To save democracy, Americans must shake the disbelief and distress in order to begin resisting and to remember true power rests with the people, not with one man, he said. “This is not the time to sit on the sidelines. This is not the time to let frustration turn into silence. This is a time to engage, to make sure your voice is heard in every corner of the country. That means showing up at the ballot, in the courts, in the streets, in the halls of Congress. It means organizing, mobilizing and make sure no action taken by this administration goes unchallenged.”
Thompson’s keynote address kicked off discussions on a wide range of topics that included a panel discussion about the role of Christian nationalism in shaping Trump’s actions and its threats to freedom of religion, bodily autonomy and public education.
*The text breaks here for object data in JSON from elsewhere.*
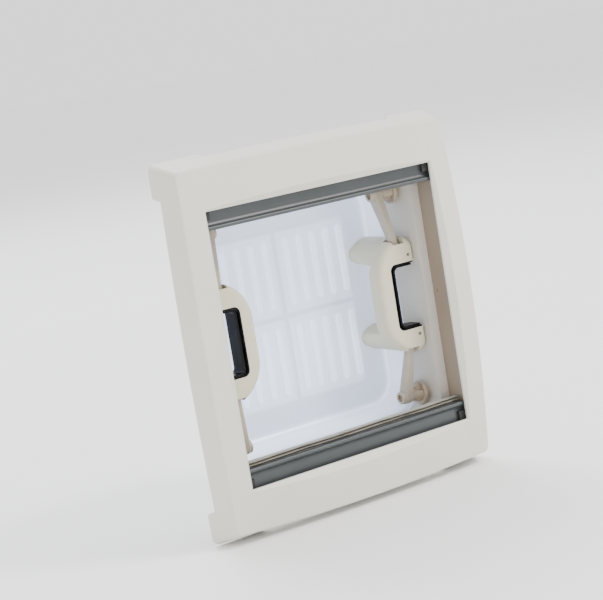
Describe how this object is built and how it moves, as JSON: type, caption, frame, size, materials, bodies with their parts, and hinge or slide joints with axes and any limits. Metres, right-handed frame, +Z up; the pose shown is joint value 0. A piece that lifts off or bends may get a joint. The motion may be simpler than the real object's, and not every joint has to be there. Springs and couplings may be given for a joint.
{
  "type": "roof window",
  "caption": "Camper roof window seen from the room side: crowned inner frame with two pleated blinds, and a ribbed opal dome that lifts on four arms by two squeeze handles.",
  "frame": {"origin": "centre of the roof opening, on the roof's outer skin, where the flange's seal rests", "axes": "+X right as seen from the room, +Y outward to the sky, +Z up as pictured"},
  "size_m": [0.4522, 0.1603, 0.499],
  "materials": {
    "frame_plastic": "satin moulded ABS",
    "outer_plastic": "satin moulded ABS",
    "bracket_plastic": "satin moulded nylon",
    "arm_plastic": "satin moulded nylon",
    "guide_plastic": "satin moulded nylon",
    "handle_plastic": "fine grained ABS",
    "black_plastic": "semi gloss nylon",
    "dome_acrylic": "opal acrylic, lets light through",
    "dome_shell": "opal acrylic, lets light through",
    "bar_metal": "grey powder coat",
    "cap_plastic": "moulded grey nylon",
    "steel": "zinc plated",
    "foam": "closed cell foam",
    "rubber": "pale soft bulb seal",
    "screen_fabric": "pleated insect mesh",
    "blackout_fabric": "pleated foil backed cloth"
  },
  "bodies": {
    "frame": {"frame_main": "frame_plastic", "frame_side_rail": "frame_plastic", "cassette_top": "frame_plastic", "cassette_bottom": "frame_plastic", "guide_right": "guide_plastic", "guide_left": "guide_plastic", "guide_screw_right": "guide_plastic", "guide_screw_left": "guide_plastic", "clamp_screws_top": "steel", "clamp_screws_bottom": "steel", "outer_frame": "outer_plastic", "roof_seal": "foam", "dome_seal": "rubber", "screen_pleats": "screen_fabric", "blackout_pleats": "blackout_fabric", "arm_bracket_upper_right": "bracket_plastic", "arm_cap_upper_right": "bracket_plastic", "arm_bracket_upper_left": "bracket_plastic", "arm_cap_upper_left": "bracket_plastic", "arm_bracket_lower_right": "bracket_plastic", "arm_cap_lower_right": "bracket_plastic", "arm_bracket_lower_left": "bracket_plastic", "arm_cap_lower_left": "bracket_plastic"},
    "arm_upper_right": {"arm_upper_right": "arm_plastic"},
    "arm_upper_left": {"arm_upper_left": "arm_plastic"},
    "arm_lower_right": {"arm_lower_right": "arm_plastic"},
    "arm_lower_left": {"arm_lower_left": "arm_plastic"},
    "screen_bar": {"screen_bar": "bar_metal", "screen_cap_right": "cap_plastic", "screen_cap_left": "cap_plastic"},
    "blackout_bar": {"blackout_bar": "bar_metal", "blackout_cap_right": "cap_plastic", "blackout_cap_left": "cap_plastic"},
    "dome": {"dome_inner": "dome_acrylic", "dome_outer": "dome_shell", "handle_right": "handle_plastic", "liner_right": "black_plastic", "handle_screws_right": "steel", "lever_spring_upper_right": "steel", "lever_spring_lower_right": "steel", "handle_left": "handle_plastic", "liner_left": "black_plastic", "handle_screws_left": "steel", "lever_spring_upper_left": "steel", "lever_spring_lower_left": "steel"},
    "lever_right": {"lever_right": "black_plastic"},
    "lever_left": {"lever_left": "black_plastic"}
  },
  "joints": [
    {"name": "dome_lift", "type": "slide", "parent": "frame", "child": "dome", "axis": [0, 1, 0], "range_m": [0, 0.055]},
    {"name": "screen_slide", "type": "slide", "parent": "frame", "child": "screen_bar", "axis": [0, 0, -1], "range_m": [0, 0.15], "deforming": ["screen_pleats"]},
    {"name": "blackout_slide", "type": "slide", "parent": "frame", "child": "blackout_bar", "axis": [0, 0, 1], "range_m": [0, 0.15], "deforming": ["blackout_pleats"]},
    {"name": "lever_right_squeeze", "type": "slide", "parent": "dome", "child": "lever_right", "axis": [-1, 0, 0], "range_m": [0, 0.003], "stiffness_N_per_m": 900, "springref_m": -0.004, "deforming": ["lever_spring_upper_right", "lever_spring_lower_right"]},
    {"name": "lever_left_squeeze", "type": "slide", "parent": "dome", "child": "lever_left", "axis": [1, 0, 0], "range_m": [0, 0.003], "stiffness_N_per_m": 900, "springref_m": -0.004, "deforming": ["lever_spring_upper_left", "lever_spring_lower_left"]},
    {"name": "arm_upper_right_pivot", "type": "hinge", "parent": "frame", "child": "arm_upper_right", "pos_m": [0.1385, 0.007, 0.144], "axis": [1, 0, 0], "range_deg": [0, 40]},
    {"name": "arm_upper_left_pivot", "type": "hinge", "parent": "frame", "child": "arm_upper_left", "pos_m": [-0.1385, 0.007, 0.144], "axis": [1, 0, 0], "range_deg": [0, 40]},
    {"name": "arm_lower_right_pivot", "type": "hinge", "parent": "frame", "child": "arm_lower_right", "pos_m": [0.1385, 0.007, -0.144], "axis": [-1, 0, 0], "range_deg": [0, 40]},
    {"name": "arm_lower_left_pivot", "type": "hinge", "parent": "frame", "child": "arm_lower_left", "pos_m": [-0.1385, 0.007, -0.144], "axis": [-1, 0, 0], "range_deg": [0, 40]}
  ],
  "couplings": [
    {"joint": "arm_upper_right_pivot", "follows": "dome_lift", "rad_per_m": 12.531},
    {"joint": "arm_upper_left_pivot", "follows": "dome_lift", "rad_per_m": 12.531},
    {"joint": "arm_lower_right_pivot", "follows": "dome_lift", "rad_per_m": 12.531},
    {"joint": "arm_lower_left_pivot", "follows": "dome_lift", "rad_per_m": 12.531}
  ]
}
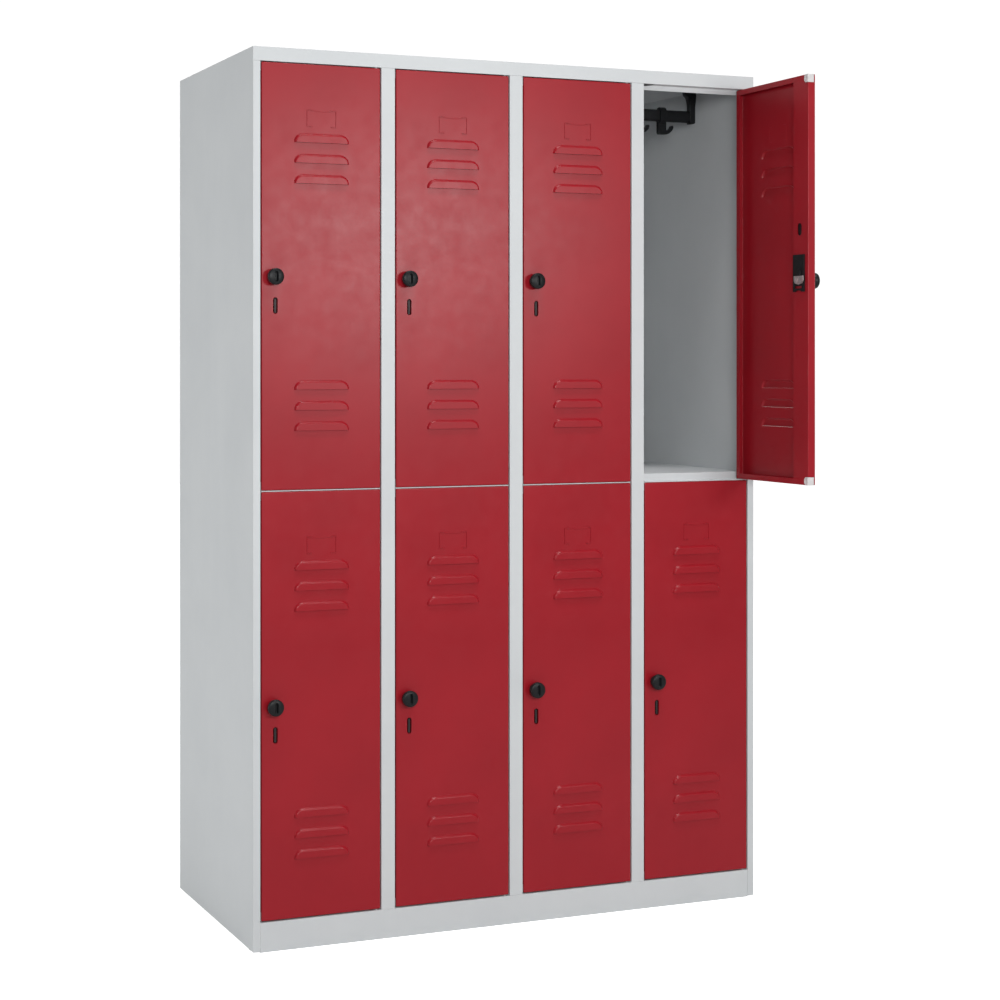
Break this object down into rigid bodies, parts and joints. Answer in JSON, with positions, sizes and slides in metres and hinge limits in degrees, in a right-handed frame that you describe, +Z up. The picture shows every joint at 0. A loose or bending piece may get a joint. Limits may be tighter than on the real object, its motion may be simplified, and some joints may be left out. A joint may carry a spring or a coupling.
{
  "type": "school locker",
  "caption": "Steel school locker: light grey carcass of stacked compartments, red louvred hinged doors with turn-knob padlock latches, and coat rails with sliding hooks.",
  "frame": {"origin": "on the floor, at the middle of the carcass footprint", "axes": "+Z up, +Y from the door side towards the wall behind, +X to the right when facing the doors"},
  "size_m": [1.2033, 0.75, 1.85],
  "materials": {
    "carcass_paint": "light grey fine-textured powder coat, satin",
    "door_paint": "ruby red powder coat, satin",
    "black_plastic": "black moulded plastic, lightly grained",
    "white_plastic": "white moulded plastic",
    "zinc_steel": "zinc-plated pressed steel"
  },
  "bodies": {
    "carcass": {"side_panel_left": "carcass_paint", "side_panel_right": "carcass_paint", "back_panel": "carcass_paint", "roof_panel": "carcass_paint", "base_plinth": "carcass_paint", "partition_1": "carcass_paint", "partition_2": "carcass_paint", "partition_3": "carcass_paint", "shelf_1": "carcass_paint", "shelf_2": "carcass_paint", "shelf_3": "carcass_paint", "shelf_4": "carcass_paint", "coat_rail": "black_plastic", "rail_bracket_left": "black_plastic", "rail_bracket_right": "black_plastic", "coat_rail_lower_1": "black_plastic", "coat_rail_upper_1": "black_plastic", "coat_rail_lower_2": "black_plastic", "coat_rail_upper_2": "black_plastic", "coat_rail_lower_3": "black_plastic", "coat_rail_upper_3": "black_plastic", "coat_rail_lower_4": "black_plastic"},
    "door_lower_1": {"door_lower_1": "door_paint"},
    "knob_lower_1": {"knob_lower_1": "black_plastic", "latch_cam_lower_1": "zinc_steel"},
    "hasp_lower_1": {"hasp_lower_1": "zinc_steel"},
    "door_upper_1": {"door_upper_1": "door_paint"},
    "knob_upper_1": {"knob_upper_1": "black_plastic", "latch_cam_upper_1": "zinc_steel"},
    "hasp_upper_1": {"hasp_upper_1": "zinc_steel"},
    "door_lower_2": {"door_lower_2": "door_paint"},
    "knob_lower_2": {"knob_lower_2": "black_plastic", "latch_cam_lower_2": "zinc_steel"},
    "hasp_lower_2": {"hasp_lower_2": "zinc_steel"},
    "door_upper_2": {"door_upper_2": "door_paint"},
    "knob_upper_2": {"knob_upper_2": "black_plastic", "latch_cam_upper_2": "zinc_steel"},
    "hasp_upper_2": {"hasp_upper_2": "zinc_steel"},
    "door_lower_3": {"door_lower_3": "door_paint"},
    "knob_lower_3": {"knob_lower_3": "black_plastic", "latch_cam_lower_3": "zinc_steel"},
    "hasp_lower_3": {"hasp_lower_3": "zinc_steel"},
    "door_upper_3": {"door_upper_3": "door_paint"},
    "knob_upper_3": {"knob_upper_3": "black_plastic", "latch_cam_upper_3": "zinc_steel"},
    "hasp_upper_3": {"hasp_upper_3": "zinc_steel"},
    "door_lower_4": {"door_lower_4": "door_paint"},
    "knob_lower_4": {"knob_lower_4": "black_plastic", "latch_cam_lower_4": "zinc_steel"},
    "hasp_lower_4": {"hasp_lower_4": "zinc_steel"},
    "door_upper_4": {"door_upper_4": "door_paint", "lock_case": "black_plastic", "buffer_top": "white_plastic", "buffer_bottom": "white_plastic"},
    "knob_upper_4": {"knob_upper_4": "black_plastic", "latch_cam_upper_4": "zinc_steel"},
    "hasp_upper_4": {"hasp_upper_4": "zinc_steel"},
    "coat_hook_1": {"coat_hook_1": "black_plastic"},
    "coat_hook_2": {"coat_hook_2": "black_plastic"},
    "coat_hook_3": {"coat_hook_3": "black_plastic"}
  },
  "joints": [
    {"name": "door_lower_1_hinge", "type": "hinge", "parent": "carcass", "child": "door_lower_1", "pos_m": [-0.325, -0.243, 0.0635], "axis": [0, 0, 1], "range_deg": [0, 105]},
    {"name": "knob_lower_1_turn", "type": "hinge", "parent": "door_lower_1", "child": "knob_lower_1", "pos_m": [-0.55625, -0.243, 0.5005], "axis": [0, -1, 0], "range_deg": [0, 90]},
    {"name": "hasp_lower_1_slide", "type": "slide", "parent": "door_lower_1", "child": "hasp_lower_1", "axis": [0, -1, 0], "range_m": [0, 0.013]},
    {"name": "door_upper_1_hinge", "type": "hinge", "parent": "carcass", "child": "door_upper_1", "pos_m": [-0.325, -0.243, 0.943], "axis": [0, 0, 1], "range_deg": [0, 105]},
    {"name": "knob_upper_1_turn", "type": "hinge", "parent": "door_upper_1", "child": "knob_upper_1", "pos_m": [-0.55625, -0.243, 1.38], "axis": [0, -1, 0], "range_deg": [0, 90]},
    {"name": "hasp_upper_1_slide", "type": "slide", "parent": "door_upper_1", "child": "hasp_upper_1", "axis": [0, -1, 0], "range_m": [0, 0.013]},
    {"name": "door_lower_2_hinge", "type": "hinge", "parent": "carcass", "child": "door_lower_2", "pos_m": [-0.025, -0.243, 0.0635], "axis": [0, 0, 1], "range_deg": [0, 105]},
    {"name": "knob_lower_2_turn", "type": "hinge", "parent": "door_lower_2", "child": "knob_lower_2", "pos_m": [-0.25625, -0.243, 0.5005], "axis": [0, -1, 0], "range_deg": [0, 90]},
    {"name": "hasp_lower_2_slide", "type": "slide", "parent": "door_lower_2", "child": "hasp_lower_2", "axis": [0, -1, 0], "range_m": [0, 0.013]},
    {"name": "door_upper_2_hinge", "type": "hinge", "parent": "carcass", "child": "door_upper_2", "pos_m": [-0.025, -0.243, 0.943], "axis": [0, 0, 1], "range_deg": [0, 105]},
    {"name": "knob_upper_2_turn", "type": "hinge", "parent": "door_upper_2", "child": "knob_upper_2", "pos_m": [-0.25625, -0.243, 1.38], "axis": [0, -1, 0], "range_deg": [0, 90]},
    {"name": "hasp_upper_2_slide", "type": "slide", "parent": "door_upper_2", "child": "hasp_upper_2", "axis": [0, -1, 0], "range_m": [0, 0.013]},
    {"name": "door_lower_3_hinge", "type": "hinge", "parent": "carcass", "child": "door_lower_3", "pos_m": [0.275, -0.243, 0.0635], "axis": [0, 0, 1], "range_deg": [0, 105]},
    {"name": "knob_lower_3_turn", "type": "hinge", "parent": "door_lower_3", "child": "knob_lower_3", "pos_m": [0.04375, -0.243, 0.5005], "axis": [0, -1, 0], "range_deg": [0, 90]},
    {"name": "hasp_lower_3_slide", "type": "slide", "parent": "door_lower_3", "child": "hasp_lower_3", "axis": [0, -1, 0], "range_m": [0, 0.013]},
    {"name": "door_upper_3_hinge", "type": "hinge", "parent": "carcass", "child": "door_upper_3", "pos_m": [0.275, -0.243, 0.943], "axis": [0, 0, 1], "range_deg": [0, 105]},
    {"name": "knob_upper_3_turn", "type": "hinge", "parent": "door_upper_3", "child": "knob_upper_3", "pos_m": [0.04375, -0.243, 1.38], "axis": [0, -1, 0], "range_deg": [0, 90]},
    {"name": "hasp_upper_3_slide", "type": "slide", "parent": "door_upper_3", "child": "hasp_upper_3", "axis": [0, -1, 0], "range_m": [0, 0.013]},
    {"name": "door_lower_4_hinge", "type": "hinge", "parent": "carcass", "child": "door_lower_4", "pos_m": [0.575, -0.243, 0.0635], "axis": [0, 0, 1], "range_deg": [0, 105]},
    {"name": "knob_lower_4_turn", "type": "hinge", "parent": "door_lower_4", "child": "knob_lower_4", "pos_m": [0.34375, -0.243, 0.5005], "axis": [0, -1, 0], "range_deg": [0, 90]},
    {"name": "hasp_lower_4_slide", "type": "slide", "parent": "door_lower_4", "child": "hasp_lower_4", "axis": [0, -1, 0], "range_m": [0, 0.013]},
    {"name": "door_upper_4_hinge", "type": "hinge", "parent": "carcass", "child": "door_upper_4", "pos_m": [0.575, -0.243, 0.943], "axis": [0, 0, 1], "range_deg": [-90, 15]},
    {"name": "knob_upper_4_turn", "type": "hinge", "parent": "door_upper_4", "child": "knob_upper_4", "pos_m": [0.575, -0.47425, 1.38], "axis": [1, 0, 0], "range_deg": [0, 90]},
    {"name": "hasp_upper_4_slide", "type": "slide", "parent": "door_upper_4", "child": "hasp_upper_4", "axis": [1, 0, 0], "range_m": [0, 0.013]},
    {"name": "coat_hook_1_slide", "type": "slide", "parent": "carcass", "child": "coat_hook_1", "axis": [1, 0, 0], "range_m": [-0.022, 0.012]},
    {"name": "coat_hook_2_slide", "type": "slide", "parent": "carcass", "child": "coat_hook_2", "axis": [1, 0, 0], "range_m": [-0.012, 0.012]},
    {"name": "coat_hook_3_slide", "type": "slide", "parent": "carcass", "child": "coat_hook_3", "axis": [1, 0, 0], "range_m": [-0.012, 0.04]}
  ],
  "couplings": [
    {"joint": "hasp_lower_1_slide", "follows": "knob_lower_1_turn", "m_per_rad": 0.00827},
    {"joint": "hasp_upper_1_slide", "follows": "knob_upper_1_turn", "m_per_rad": 0.00827},
    {"joint": "hasp_lower_2_slide", "follows": "knob_lower_2_turn", "m_per_rad": 0.00827},
    {"joint": "hasp_upper_2_slide", "follows": "knob_upper_2_turn", "m_per_rad": 0.00827},
    {"joint": "hasp_lower_3_slide", "follows": "knob_lower_3_turn", "m_per_rad": 0.00827},
    {"joint": "hasp_upper_3_slide", "follows": "knob_upper_3_turn", "m_per_rad": 0.00827},
    {"joint": "hasp_lower_4_slide", "follows": "knob_lower_4_turn", "m_per_rad": 0.00827},
    {"joint": "hasp_upper_4_slide", "follows": "knob_upper_4_turn", "m_per_rad": 0.00827}
  ]
}
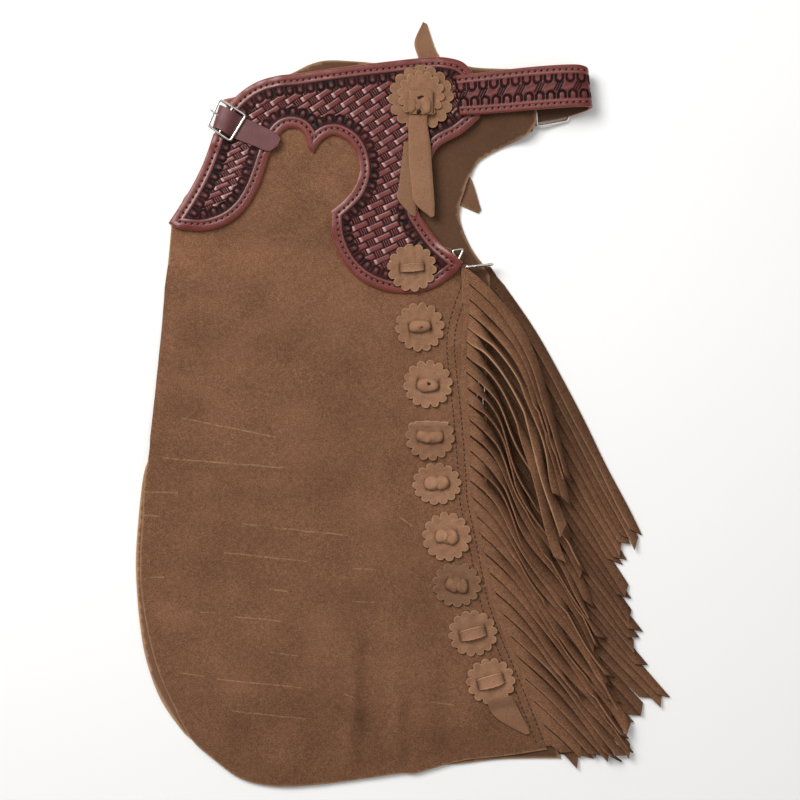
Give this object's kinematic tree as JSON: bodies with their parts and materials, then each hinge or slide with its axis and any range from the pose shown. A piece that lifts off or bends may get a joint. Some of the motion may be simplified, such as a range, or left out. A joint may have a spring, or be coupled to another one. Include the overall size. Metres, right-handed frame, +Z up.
{
  "type": "fringed leather chaps",
  "caption": "Brown suede batwing chaps with tooled oxblood yokes, scalloped rosettes and long side fringe, folded in half and laid flat",
  "frame": {"origin": "middle of the bounding box's underside, on the surface the chaps lie on", "axes": "+Z up off the surface; +Y towards the waist; +X towards the fringe; millimetre sizes stored in metres"},
  "size_m": [0.5367, 0.7682, 0.0237],
  "materials": {
    "suede_brown": "soft napped suede, medium brown",
    "suede_inside": "flesh side of the suede and plain tabs, dark brown",
    "suede_light": "suede of the rosettes and ties, a lighter brown",
    "oxblood_leather": "thick dyed leather, stamped, oxblood, satin",
    "latigo_leather": "smooth strap leather, mauve brown",
    "nickel_plate": "nickel-plated steel wire, bright"
  },
  "bodies": {
    "chaps": {"belt": "oxblood_leather", "belt_chape": "oxblood_leather", "belt_keeper": "oxblood_leather", "buckle_front_chape": "oxblood_leather", "buckle_front_frame": "nickel_plate", "buckle_front_tongue": "nickel_plate", "buckle_rear_frame": "nickel_plate", "buckle_rear_tongue": "nickel_plate", "fringe_far": "suede_brown", "fringe_near": "suede_brown", "front_strap": "latigo_leather", "leg_far": "suede_inside", "leg_near": "suede_brown", "ring_upper": "nickel_plate", "rosette_1": "suede_light", "rosette_1_knot": "suede_light", "rosette_2": "suede_light", "rosette_2_knot": "suede_light", "rosette_3": "suede_light", "rosette_3_knot": "suede_light", "rosette_4": "suede_light", "rosette_4_knot": "suede_light", "rosette_5": "suede_light", "rosette_5_knot": "suede_light", "rosette_6": "suede_light", "rosette_6_knot": "suede_light", "rosette_7": "suede_light", "rosette_7_knot": "suede_light", "rosette_8": "suede_light", "rosette_8_knot": "suede_light", "rosette_9": "suede_light", "rosette_9_knot": "suede_light", "rosette_big_knot": "suede_light", "rosette_big_top": "suede_light", "rosette_big_under": "suede_light", "snap_lower_hook": "nickel_plate", "snap_upper_hook": "nickel_plate", "tab_ring": "suede_inside", "tab_snap_lower": "suede_inside", "tab_snap_upper": "suede_inside", "thigh_flaps": "suede_inside", "tie_back": "suede_light", "tie_far_bottom": "suede_light", "tie_far_top": "suede_light", "tie_front": "suede_light", "tie_leaf": "suede_light", "yoke_far": "oxblood_leather", "yoke_near": "oxblood_leather"},
    "snap_lower_gate_body": {"snap_lower_gate": "nickel_plate"},
    "snap_upper_gate_body": {"snap_upper_gate": "nickel_plate"}
  },
  "joints": [
    {"name": "snap_lower_gate_hinge", "type": "hinge", "parent": "chaps", "child": "snap_lower_gate_body", "pos_m": [0.07454, 0.00811, 0.0054], "axis": [0, 0, -1], "range_deg": [0, 18], "stiffness_Nm_per_rad": 0.02},
    {"name": "snap_upper_gate_hinge", "type": "hinge", "parent": "chaps", "child": "snap_upper_gate_body", "pos_m": [0.07182, 0.13788, 0.01669], "axis": [-0.1047, 0.9945, 0], "range_deg": [0, 18], "stiffness_Nm_per_rad": 0.02}
  ]
}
Amanda Tyler, executive director of Baptist Joint Committee for Religious Liberty, was asked to explain how Christian nationalism is connected to recent attacks by the administration against the U.S. Conference of Catholic Bishops and other religious groups that serve refugees and immigrants.
“The single biggest threat to religious freedom for all people in America today is the rise of Christian nationalism,” said Tyler, lead organizer of Christians Against Christian Nationalism and author of How to End Christian Nationalism. “We’re seeing that in real time right now. Christian nationalism suggests that to be a real American, to be a true American, that one has to be a Christian. That obviously sidelines people from other religious faiths and people who don’t claim a faith tradition.”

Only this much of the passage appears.